From an airy perch above the bay it looked like it would be possible to follow the coastline to the headland.  From our position we could not tell what was beyond.  With pathless coastal walking you never really know what is round the corner.  A map often only tells half a story.  Is the flat area next to the sea going to be easy grass or greasy rocks at a difficult angle?

As we descended down to the bay we noticed that the weather was beginning to change dramatically.  The clear blue sky had been chased away by a wall of grey and a breeze had started to pick up.  Although early we decided that the sheltered bay would be a good place to stop and sit for lunch.  The beach itself was made up of large smooth rounded pebbles, the sort that would make a great feature stacked next to a slate fireplace.  They look lovely but are a real bugger to walk across, they’re also not that comfy to sit on.

A few early spots of rain got us pulling on our waterproofs as we headed round the bay.  What had looked like easy walking from above turned out to be slow going and awkward as we boulder hopped above the shore line.  It was with relief that we found a section of grass to walk along, even tussocks are easier than slippery rock.

Our luck soon ran out and the coastline looked like it was going to become increasingly difficult.  By sticking religiously to the water’s edge we realised that it would take us hours to get to our planned camp spot for the night.  We were also aware that the weather was going to start deteriorating.
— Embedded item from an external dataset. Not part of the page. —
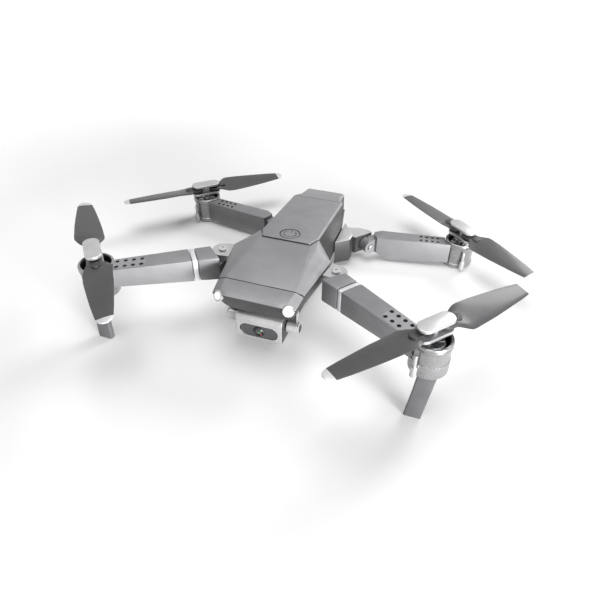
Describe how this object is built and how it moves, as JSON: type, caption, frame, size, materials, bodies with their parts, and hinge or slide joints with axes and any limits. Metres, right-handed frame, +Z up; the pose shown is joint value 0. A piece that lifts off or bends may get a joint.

We therefore climbed onto the hills above, following a succession of deer and goat tracks.  Both of these mammals are numerous along this stretch of coastline.  Wherever you look there is often a stag staring at you from a lofty perch.  Suddenly it will become spooked and you will see it running nimbly across the hills, hinds in tow.  Occasionally we would pass a patch of bracken with a pair of antlers sticking out.  Then all of a sudden a herd of well camouflaged beasts will be scattering up the hillside.  The goats often tend to stick closer to the coast, lines of them walking precipitous paths above the cliffs.  Once we got a good whiff of them, not a pleasant smell and one of the reasons I no longer eat goats cheese!

At one point we found ourselves nearly a kilometre inland and one hundred and fifty metres above the sea.  We ended up ignoring the map and simply picked our way across the moors, determined to avoid as much climbing as possible.  This was difficult as a series of ill-defined ridges fall towards the coast.  Therefore it feels that you are always going up hill, level ground being in short supply.

The end of the day was spent walking in persistent rain, the wind picking up.  It was forecast to get worse through the evening and night so we decided that we would find as sheltered a campsite as possible.

A line of cliffs finally gave way to Corpach bay below us.  As we approached the cliff edge we spotted a mass of goats and deer legging it to safety.  I suppose that they have a reason to be fearful of humans as there is the likelihood of being a target of a gun.  Even the goats are hunted on Jura.  There was no way directly down to the beach so we contoured inland above the cliffs, before finally picking a way down to sea level.  Corpach bay had some great grassy pitches right next to the beach but they were not sheltered from the now strong wind.  About a kilometre down the coast was marked another bay Traigh a Mhiadair, which had looked a much better proposition from above.

A section of raised beach between the two bays made the going difficult.  However once we reached the other bay we were glad we had made the effort.  It was a splendid spot with large flat grassy areas above a lovely sandy beach.  We wandered around for a while, trying to find a spot that provided shelter from the wind.  I quickly pitched and was glad that I had brought the Scarp1, which stood up fantastically to the constant battering.  Rich’s Laser Comp however caused him a little bother and proved difficult to pitch in the wind.  I collected water from a nearby waterfall and bade Rich a good night.  Although still early it was not an evening to be sitting around outside.  The original plan of having a driftwood fire in a cave had diminished in its appeal.  It was with relief that I got into my tent and stripped off my wet clothing.